Paul Clement confirmed as new Swansea manager

by
@paulclement / Twitter

Paul Clement is the man tasked with sorting out flailing Swansea City after he agreed a two-and-a-half year contract.

The ex-Derby County handler will attend Tuesday's trip to Crystal Palace, but team selection will be left in hands of caretaker boss Alan Curtis.

The 44-year-old had been serving as Carlo Ancelotti's assistant manager at German behemoth Bayern Munich, but the Bavarian outfit confirmed earlier on Tuesday that it had allowed the promising coach to pursue his dream, hiring Hermann Gerland in his place.

"Paul has been a professional, loyal and capable coach for us. We did not want to stand in his way of becoming a manager in the Premier League," Bayern chairman Karl-Heinz Rummenigge said in a press release. "We wish him all the best for the future."

Clement was picked ahead of other touted managerial candidates at Swansea such as ex-Manchester United winger Ryan Giggs and former Birmingham City boss Gary Rowett. Wales handler Chris Coleman's was declared out of the running last Thursday by his wife on Twitter.

Clement succeeds Bob Bradley, the first American to manage in the Premier League after he was sacked on Dec. 27, lasting merely 85 days and 11 matches. His short tenure was summed up by a ghastly defensive record of three or more goals conceded in nine of those 11 outings, and that trait continued with Saturday's 3-0 home defeat to Bournemouth under Curtis' watch.

That latest loss left the Swans in bottom place and four points adrift of safety at the season's halfway point.

After a rather modest and short playing career, Clement developed a reputation as one of the most exciting young coaches in the country. He focused on his trade from the age of 23, sharing his duties between being a physical education teacher and working in youth development at Chelsea.

He eventually progressed to the senior setup at Stamford Bridge, assisting Guus Hiddink and Carlo Ancelotti in the technical area before following a brief stint coaching at Blackburn Rovers by acting as Ancelotti's deputy at Paris Saint-Germain, Real Madrid, and then Bayern.

His one previous managerial stint ended controversially. He was surprisingly dismissed at Derby in February 2016 after eight months in charge, despite being just five points short of the Championship's automatic promotion places. Under the temporary watch of Darren Wassall, that gulf had grown to 11 points by the end of the 2015-16 season.

Clement has also worked within the England setup, with Gareth Southgate telling the Football Association website of his delight to have his "good quality opinion" in his "top-class coaching team" for the Under-21 side in March of last year.

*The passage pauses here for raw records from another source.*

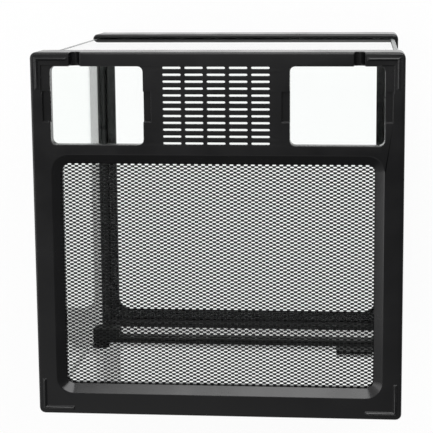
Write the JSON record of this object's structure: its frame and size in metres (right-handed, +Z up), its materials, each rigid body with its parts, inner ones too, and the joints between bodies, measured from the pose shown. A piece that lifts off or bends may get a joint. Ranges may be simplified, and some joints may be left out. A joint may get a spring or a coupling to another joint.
{
  "type": "front opening terrarium",
  "caption": "Front opening glass terrarium with black moulded base and lid frames, mesh top, rear windows, slotted grille, hinged glass door and turning lock.",
  "frame": {"origin": "centre of the footprint on the surface that the tank stands on", "axes": "+Z up, +X to the right seen from the door side, -Y towards the door"},
  "size_m": [0.315, 0.315, 0.3314],
  "materials": {
    "black_plastic": "fine moulded satin",
    "float_glass": "clear float glass, faint green",
    "silicone": "black silicone bead",
    "coated_mesh": "black coated expanded metal",
    "steel": "turned steel",
    "nylon": "natural nylon"
  },
  "bodies": {
    "tank": {"base_frame": "black_plastic", "bottom_glass": "float_glass", "left_glass": "float_glass", "right_glass": "float_glass", "back_glass": "float_glass", "front_glass": "float_glass", "seal_back_left": "silicone", "seal_back_right": "silicone", "seal_front_left": "silicone", "seal_front_right": "silicone", "seal_bottom": "silicone", "vent_strip": "black_plastic", "lock_keeper": "black_plastic", "top_frame": "black_plastic", "mesh_panel": "coated_mesh", "mesh_retainer": "black_plastic", "hinge_bush_lower": "nylon", "hinge_bush_upper": "nylon"},
    "door": {"door_glass": "float_glass", "hinge_cap_lower": "black_plastic", "hinge_cap_upper": "black_plastic", "hinge_pin_lower": "steel", "hinge_pin_upper": "steel", "lock_housing": "black_plastic", "lock_plate": "black_plastic"},
    "lock": {"lock_barrel": "steel", "lock_cam": "steel"}
  },
  "joints": [
    {"name": "door_hinge", "type": "hinge", "parent": "tank", "child": "door", "pos_m": [-0.1433, -0.1513, 0.1229], "axis": [0, 0, -1], "range_deg": [0, 110]},
    {"name": "lock_turn", "type": "hinge", "parent": "door", "child": "lock", "pos_m": [0.1105, -0.1572, 0.133], "axis": [0, 1, 0], "range_deg": [0, 90]}
  ]
}
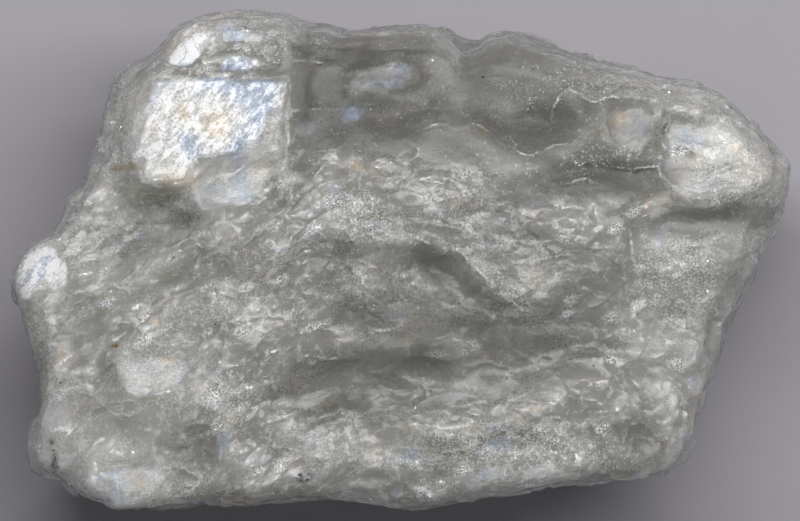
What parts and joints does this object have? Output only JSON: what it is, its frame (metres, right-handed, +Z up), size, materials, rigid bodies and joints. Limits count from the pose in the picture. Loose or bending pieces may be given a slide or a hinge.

The decision to elect for Clement for the manager's position marks an early thorough examination of the club's running under the ownership of Jason Levien and Steve Kaplan. The duo are already on their third manager since assuming control in the summer, after first firing Italian Francesco Guidolin in October, and their questionable work so far has piled the pressure on chairman Huw Jenkins, who decided to sell the club to the consortium after being part-run by a supporters' trust from 2003.